The guy there was brand new, letting me look at all the various colours they could do.


----------



## mkv (Jun 12, 2008)

Ive heard nothing but good about this guy: http://www.the-polisher.com/index.html
Never used him myself, and have heard hes not the cheapest but cant fault his work.

Steve


----------



## robtech (Jan 17, 2011)

Great stuff folks,i too have heard good things about the polisher ( as for chameleon i was a bit put off them after seeing them driving about paisley in an evo like total neds eg 80mph in a 30 zone.....but then am sure if i was driving an evo it would be hard to not drive like a silly billy.lol


----------



## RD55 DUN (Dec 30, 2008)

Hmm that image would put me off also (does the evo have “chameleon” plastered on it).

Guy at the time was brand new, and I was happy with the turnaround time and finish on my wheels.


----------



## Grommit (May 3, 2011)

Maybe try Powdertech, I went to see them on Saturday there and seemed brand new.

Going to see Billy at Dentec in Rutherglen this Saturday to get an idea on camparison of cost.


----------



## 47p2 (Jun 17, 2007)

Avoid Chameleon...Had two sets done there, first set by the guy who started the business and they were fantastic, next set done by the present owners and they lasted just over a year before they started looking like old neglected wheels. The finish to the inside of the rims was atrocious and removed skin if not careful

Powdertec were ok but they like to fob you off with a 'sparkle finish' as it masks any imperfections easier which saves them doing extra dressing of your wheels before coating

ESP are good...so far. Used them 12 years ago and the job outlasted the time I owned the vehicle (6 years) just had 2 sets done this year and so far so good

I have also heard The Polisher does a fantastic job, but have yet to try him out


----------



## Chuffy (Mar 5, 2008)

where is the polisher based? cant find address on website


----------



## Kerr (Mar 27, 2012)

Grommit said:


> Maybe try Powdertech, I went to see them on Saturday there and seemed brand new.
> 
> Going to see Billy at Dentec in Rutherglen this Saturday to get an idea on camparison of cost.

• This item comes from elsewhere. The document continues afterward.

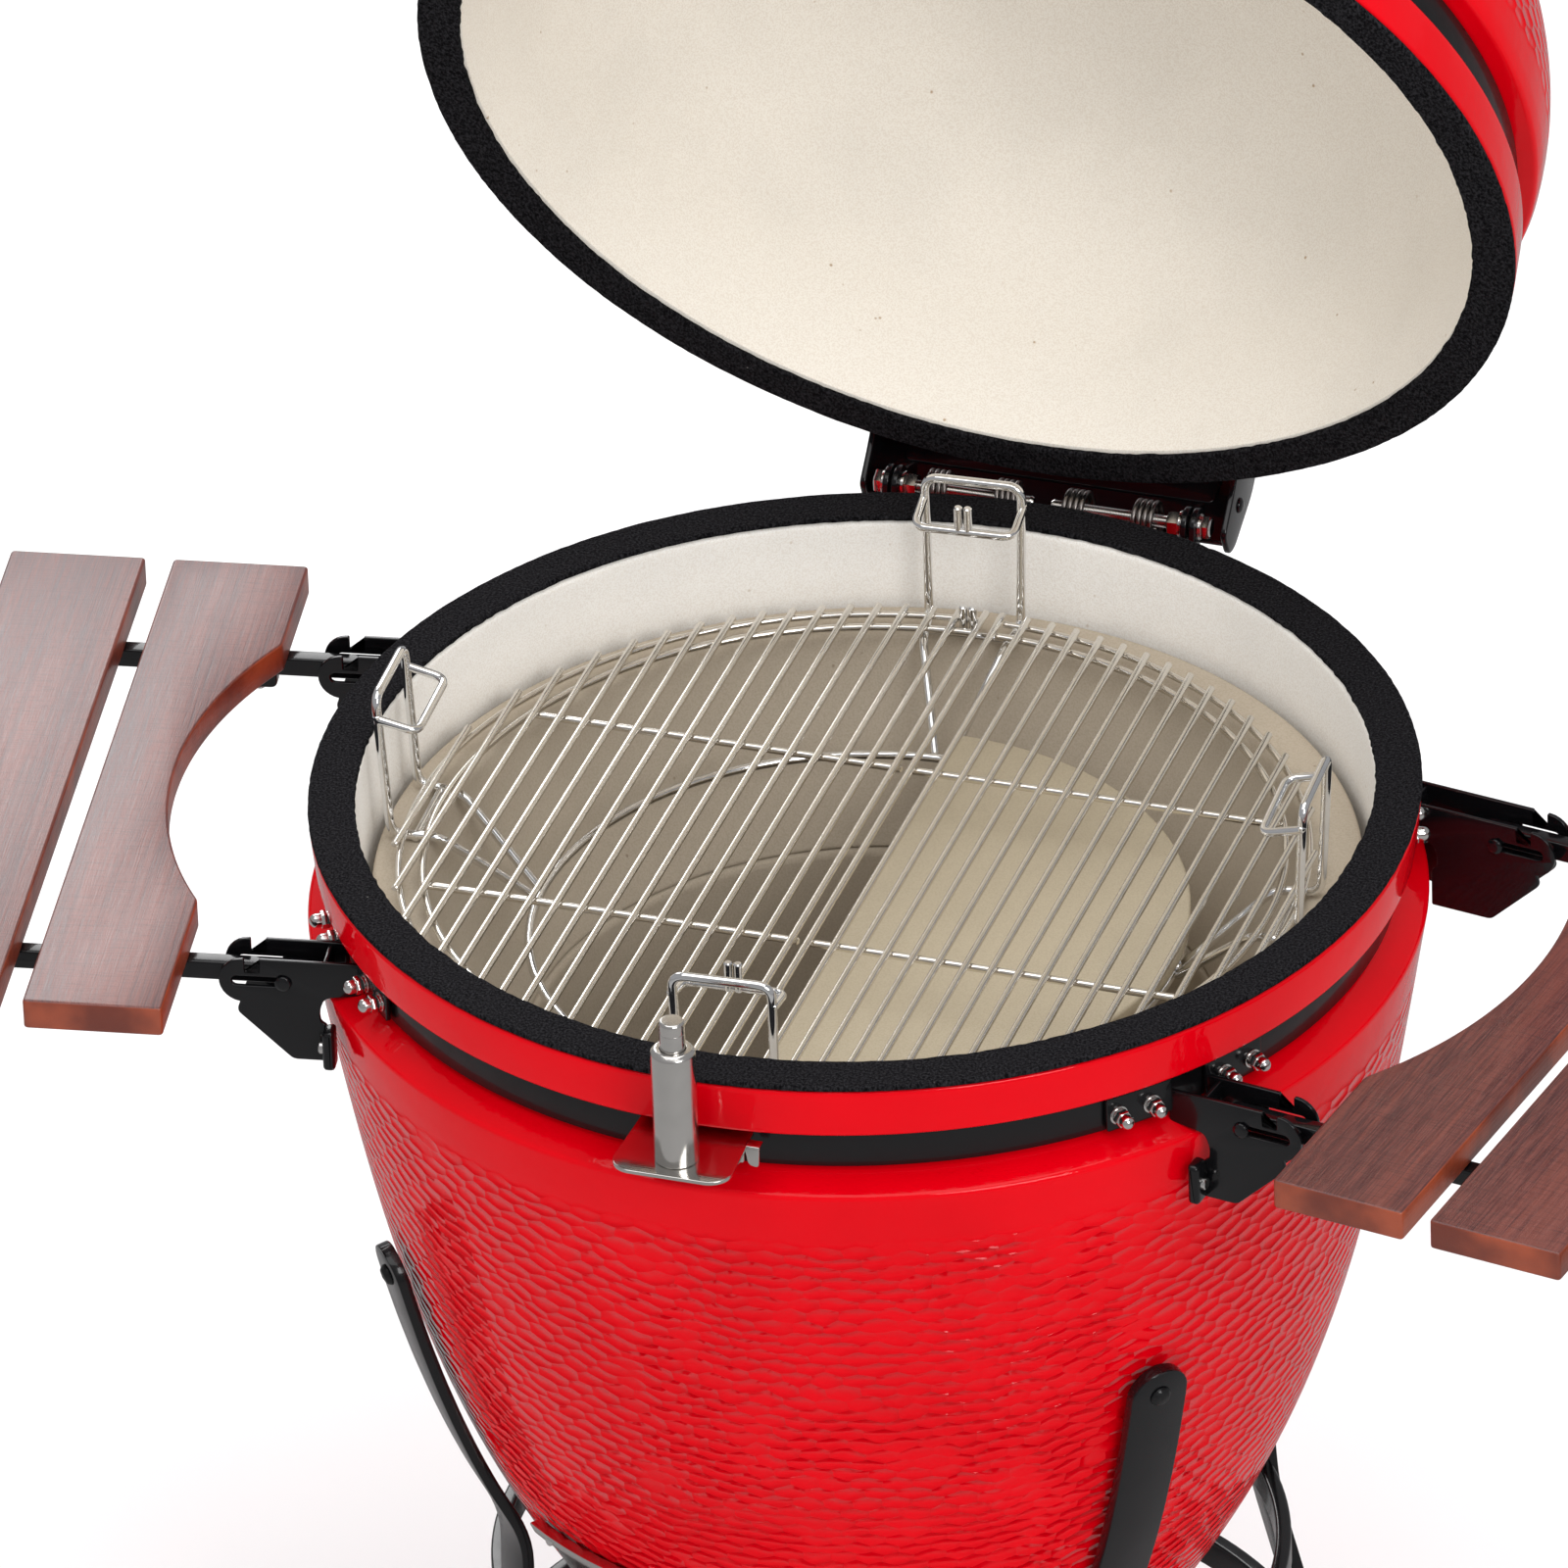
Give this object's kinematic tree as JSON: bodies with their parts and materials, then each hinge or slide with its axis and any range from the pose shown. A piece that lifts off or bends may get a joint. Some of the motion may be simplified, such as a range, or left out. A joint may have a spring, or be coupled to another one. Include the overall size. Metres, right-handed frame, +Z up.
{
  "type": "kamado ceramic grill",
  "caption": "Egg-shaped ceramic charcoal grill with a hinged domed lid, split cooking grates, a lift-out rack, folding slatted side shelves and a stand on casters.",
  "frame": {"origin": "centre of the ceramic base's flat foot, on the grill's vertical axis", "axes": "+Z up, +X to the grill's right hand side, -Y towards the front, where the handle and the draft door are"},
  "size_m": [1.4674, 0.9817, 1.6518],
  "materials": {
    "red_glaze": "gloss",
    "fire_stone": "matte",
    "black_felt": "matte",
    "black_steel": "gloss",
    "black_iron": "matte",
    "chrome_wire": "polished",
    "stainless": "satin",
    "stained_wood": "satin",
    "caster_rubber": "matte",
    "needle_red": "satin"
  },
  "bodies": {
    "base": {"base_shell": "red_glaze", "base_gasket": "black_felt", "lower_band": "black_steel", "firebox": "fire_stone", "fire_ring": "fire_stone", "charcoal_grate": "black_iron", "draft_frame": "stainless", "hinge_lower_bracket": "black_steel", "hinge_pin_left": "chrome_wire", "hinge_pin_right": "chrome_wire", "hinge_spring_left": "stainless", "hinge_spring_right": "stainless", "damper_plate": "stainless", "damper_tube": "stainless", "shelf_bracket_left_front": "black_steel", "shelf_bracket_left_rear": "black_steel", "shelf_bracket_right_front": "black_steel", "shelf_bracket_right_rear": "black_steel", "stand_frame": "black_steel"},
    "draft_door": {"draft_door": "stainless"},
    "damper_plunger": {"damper_plunger": "stainless"},
    "lid": {"lid_shell": "red_glaze", "lid_gasket": "black_felt", "upper_band": "black_steel", "hinge_upper_bracket": "black_steel", "handle_bracket": "black_steel", "handle_grip": "stained_wood", "thermometer_case": "stainless", "vent_collar": "black_iron"},
    "thermometer_needle": {"thermometer_needle": "needle_red"},
    "vent_disc": {"vent_disc": "black_iron"},
    "daisy_wheel": {"daisy_wheel": "black_iron"},
    "rack": {"cooking_rack": "chrome_wire"},
    "heat_deflector": {"heat_deflector": "fire_stone"},
    "grate_left": {"grate_left": "stainless"},
    "grate_right": {"grate_right": "stainless"},
    "shelf_pins_left": {"shelf_pin_left_front": "black_steel", "shelf_pin_left_rear": "black_steel"},
    "shelf_left": {"shelf_arm_left_front": "black_steel", "shelf_arm_left_rear": "black_steel", "shelf_plank_left_inner": "stained_wood", "shelf_plank_left_middle": "stained_wood", "shelf_plank_left_outer": "stained_wood"},
    "shelf_pins_right": {"shelf_pin_right_front": "black_steel", "shelf_pin_right_rear": "black_steel"},
    "shelf_right": {"shelf_arm_right_front": "black_steel", "shelf_arm_right_rear": "black_steel", "shelf_plank_right_inner": "stained_wood", "shelf_plank_right_middle": "stained_wood", "shelf_plank_right_outer": "stained_wood"},
    "fork_front_left": {"caster_fork_front_left": "stainless"},
    "wheel_front_left": {"caster_wheel_front_left": "caster_rubber"},
    "fork_front_right": {"caster_fork_front_right": "stainless"},
    "wheel_front_right": {"caster_wheel_front_right": "caster_rubber"},
    "fork_rear_right": {"caster_fork_rear_right": "stainless"},
    "wheel_rear_right": {"caster_wheel_rear_right": "caster_rubber"},
    "fork_rear_left": {"caster_fork_rear_left": "stainless"},
    "wheel_rear_left": {"caster_wheel_rear_left": "caster_rubber"}
  },
  "joints": [
    {"name": "lid_hinge", "type": "hinge", "parent": "base", "child": "lid", "pos_m": [0, 0.365, 0.5864], "axis": [-1, 0, 0], "range_deg": [-65.9, 9]},
    {"name": "draft_door_turn", "type": "hinge", "parent": "base", "child": "draft_door", "pos_m": [0, 0, 0.108], "axis": [0, 0, 1], "range_deg": [0, 24]},
    {"name": "damper_press", "type": "slide", "parent": "base", "child": "damper_plunger", "axis": [0, 0, 1], "range_m": [-0.012, 0]},
    {"name": "thermometer_needle_turn", "type": "hinge", "parent": "lid", "child": "thermometer_needle", "pos_m": [0, 0.31624, 1.28426], "axis": [0, 0.3063, 0.9519], "range_deg": [-120, 120]},
    {"name": "vent_swing", "type": "hinge", "parent": "lid", "child": "vent_disc", "pos_m": [0.058, 0.5598, 1.07339], "axis": [0, 0.9128, 0.4083], "range_deg": [0, 100]},
    {"name": "daisy_turn", "type": "hinge", "parent": "vent_disc", "child": "daisy_wheel", "pos_m": [0, 0.56464, 1.07556], "axis": [0, 0.9128, 0.4083], "range_deg": [0, 36]},
    {"name": "rack_lift", "type": "slide", "parent": "base", "child": "rack", "axis": [0, 0, 1], "range_m": [0, 0.12]},
    {"name": "heat_deflector_lift", "type": "slide", "parent": "rack", "child": "heat_deflector", "axis": [0, 0, 1], "range_m": [0, 0.012]},
    {"name": "grate_left_lift", "type": "slide", "parent": "rack", "child": "grate_left", "axis": [0, 0, 1], "range_m": [0, 0.055]},
    {"name": "grate_right_lift", "type": "slide", "parent": "rack", "child": "grate_right", "axis": [0, 0, 1], "range_m": [0, 0.055]},
    {"name": "shelf_right_pull", "type": "slide", "parent": "base", "child": "shelf_pins_right", "axis": [0.9866, -0.1633, 0], "range_m": [0, 0.029]},
    {"name": "shelf_right_fold", "type": "hinge", "parent": "shelf_pins_right", "child": "shelf_right", "pos_m": [0.33543, -0.05553, 0.5335], "axis": [0.1633, 0.9866, 0], "range_deg": [0, 90]},
    {"name": "shelf_left_pull", "type": "slide", "parent": "base", "child": "shelf_pins_left", "axis": [-0.9866, -0.1633, 0], "range_m": [0, 0.029]},
    {"name": "shelf_left_fold", "type": "hinge", "parent": "shelf_pins_left", "child": "shelf_left", "pos_m": [-0.33543, -0.05553, 0.5335], "axis": [0.1633, -0.9866, 0], "range_deg": [0, 90]},
    {"name": "caster_front_left_swivel", "type": "hinge", "parent": "base", "child": "fork_front_left", "pos_m": [-0.22981, -0.19284, -0.1868], "axis": [0, 0, 1], "continuous": true},
    {"name": "caster_front_left_roll", "type": "hinge", "parent": "fork_front_left", "child": "wheel_front_left", "pos_m": [-0.21143, -0.17741, -0.2575], "axis": [0.6428, -0.766, 0], "continuous": true},
    {"name": "caster_front_right_swivel", "type": "hinge", "parent": "base", "child": "fork_front_right", "pos_m": [0.22981, -0.19284, -0.1868], "axis": [0, 0, 1], "continuous": true},
    {"name": "caster_front_right_roll", "type": "hinge", "parent": "fork_front_right", "child": "wheel_front_right", "pos_m": [0.21143, -0.17741, -0.2575], "axis": [0.6428, 0.766, 0], "continuous": true},
    {"name": "caster_rear_right_swivel", "type": "hinge", "parent": "base", "child": "fork_rear_right", "pos_m": [0.22981, 0.19284, -0.1868], "axis": [0, 0, 1], "continuous": true},
    {"name": "caster_rear_right_roll", "type": "hinge", "parent": "fork_rear_right", "child": "wheel_rear_right", "pos_m": [0.21143, 0.17741, -0.2575], "axis": [-0.6428, 0.766, 0], "continuous": true},
    {"name": "caster_rear_left_swivel", "type": "hinge", "parent": "base", "child": "fork_rear_left", "pos_m": [-0.22981, 0.19284, -0.1868], "axis": [0, 0, 1], "continuous": true},
    {"name": "caster_rear_left_roll", "type": "hinge", "parent": "fork_rear_left", "child": "wheel_rear_left", "pos_m": [-0.21143, 0.17741, -0.2575], "axis": [-0.6428, -0.766, 0], "continuous": true}
  ]
}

I used Powdertec before and although the work was good the prices and attitudes are not.

My alloys were damaged when fitting new tyres elsewhere. The company agreed to pay for the work to repair them.

For my 19" BMW wheels I was quoted £125 per wheel. The most expensive quote by a big margin

What got to me most was when they did my wheels they replaced the standard BMW metal valves, that are screwed into the wheel with standard rubber valves poking through from inside the wheel.

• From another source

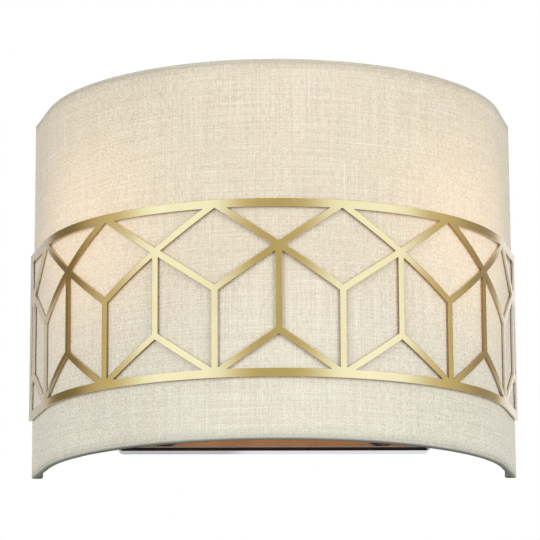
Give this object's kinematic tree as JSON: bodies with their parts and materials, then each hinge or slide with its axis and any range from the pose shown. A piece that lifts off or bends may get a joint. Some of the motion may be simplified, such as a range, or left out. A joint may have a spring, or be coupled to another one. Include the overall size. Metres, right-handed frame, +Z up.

The tyres were losing pressure so I called up and reported the fault.

Instantly the guy was on the offensive saying things like what did you expect us to do when we only had your wheels for one day?

He knew the wheels needed metal valves but didn't get any.

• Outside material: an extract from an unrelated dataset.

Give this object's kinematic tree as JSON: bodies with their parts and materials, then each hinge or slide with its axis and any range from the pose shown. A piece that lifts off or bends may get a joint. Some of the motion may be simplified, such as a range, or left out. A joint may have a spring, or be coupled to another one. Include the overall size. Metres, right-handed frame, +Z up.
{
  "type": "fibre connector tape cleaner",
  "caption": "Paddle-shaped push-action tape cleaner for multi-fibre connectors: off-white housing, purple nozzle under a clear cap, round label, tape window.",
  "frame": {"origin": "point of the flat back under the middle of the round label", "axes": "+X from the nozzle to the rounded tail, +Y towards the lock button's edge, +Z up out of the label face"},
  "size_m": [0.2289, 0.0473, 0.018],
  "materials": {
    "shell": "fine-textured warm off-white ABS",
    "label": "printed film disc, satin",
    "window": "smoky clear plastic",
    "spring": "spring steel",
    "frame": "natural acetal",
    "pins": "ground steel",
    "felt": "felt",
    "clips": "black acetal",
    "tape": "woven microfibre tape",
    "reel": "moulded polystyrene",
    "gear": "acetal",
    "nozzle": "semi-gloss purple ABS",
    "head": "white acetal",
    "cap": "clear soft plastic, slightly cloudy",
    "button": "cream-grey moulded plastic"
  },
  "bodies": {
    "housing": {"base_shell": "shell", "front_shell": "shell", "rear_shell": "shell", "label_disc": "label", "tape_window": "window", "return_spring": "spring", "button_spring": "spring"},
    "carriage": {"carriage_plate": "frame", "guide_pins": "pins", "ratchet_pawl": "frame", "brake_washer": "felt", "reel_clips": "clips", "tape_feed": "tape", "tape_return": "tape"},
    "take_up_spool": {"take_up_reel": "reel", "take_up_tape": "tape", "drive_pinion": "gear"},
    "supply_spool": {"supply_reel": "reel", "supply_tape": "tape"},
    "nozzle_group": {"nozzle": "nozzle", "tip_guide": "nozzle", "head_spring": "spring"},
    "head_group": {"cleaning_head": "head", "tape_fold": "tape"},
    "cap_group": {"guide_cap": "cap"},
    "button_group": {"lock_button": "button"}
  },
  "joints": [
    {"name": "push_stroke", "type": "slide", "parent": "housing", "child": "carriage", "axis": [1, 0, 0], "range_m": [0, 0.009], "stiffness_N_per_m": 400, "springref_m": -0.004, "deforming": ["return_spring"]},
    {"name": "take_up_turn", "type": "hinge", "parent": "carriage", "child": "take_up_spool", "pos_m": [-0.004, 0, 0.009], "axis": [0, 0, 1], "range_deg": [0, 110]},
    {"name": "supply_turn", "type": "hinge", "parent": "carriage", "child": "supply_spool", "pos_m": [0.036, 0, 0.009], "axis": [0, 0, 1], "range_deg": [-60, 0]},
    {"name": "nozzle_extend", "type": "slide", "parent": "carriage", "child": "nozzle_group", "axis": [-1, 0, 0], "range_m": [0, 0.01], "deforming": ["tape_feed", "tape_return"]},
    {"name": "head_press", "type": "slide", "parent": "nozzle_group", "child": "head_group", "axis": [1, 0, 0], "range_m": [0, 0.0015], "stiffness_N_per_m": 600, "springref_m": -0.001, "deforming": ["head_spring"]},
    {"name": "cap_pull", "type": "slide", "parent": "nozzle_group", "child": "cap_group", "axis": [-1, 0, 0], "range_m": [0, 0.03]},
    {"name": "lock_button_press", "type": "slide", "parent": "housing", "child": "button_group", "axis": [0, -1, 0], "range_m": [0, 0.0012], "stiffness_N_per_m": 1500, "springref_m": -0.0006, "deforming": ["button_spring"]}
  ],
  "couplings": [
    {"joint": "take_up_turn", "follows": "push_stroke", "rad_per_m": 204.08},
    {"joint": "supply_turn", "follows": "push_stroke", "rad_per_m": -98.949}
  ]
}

He said I should be grateful that they put rubber ones in to get me home!

He refused me and the company who were paying for the refurbishment request to replace the valves so the wheels held pressure.

This request was refused point blank and he told the original tyre fitter to deal with the problem.

Quite concerning he knew the valves would leak and didn't say a thing or repair the problem.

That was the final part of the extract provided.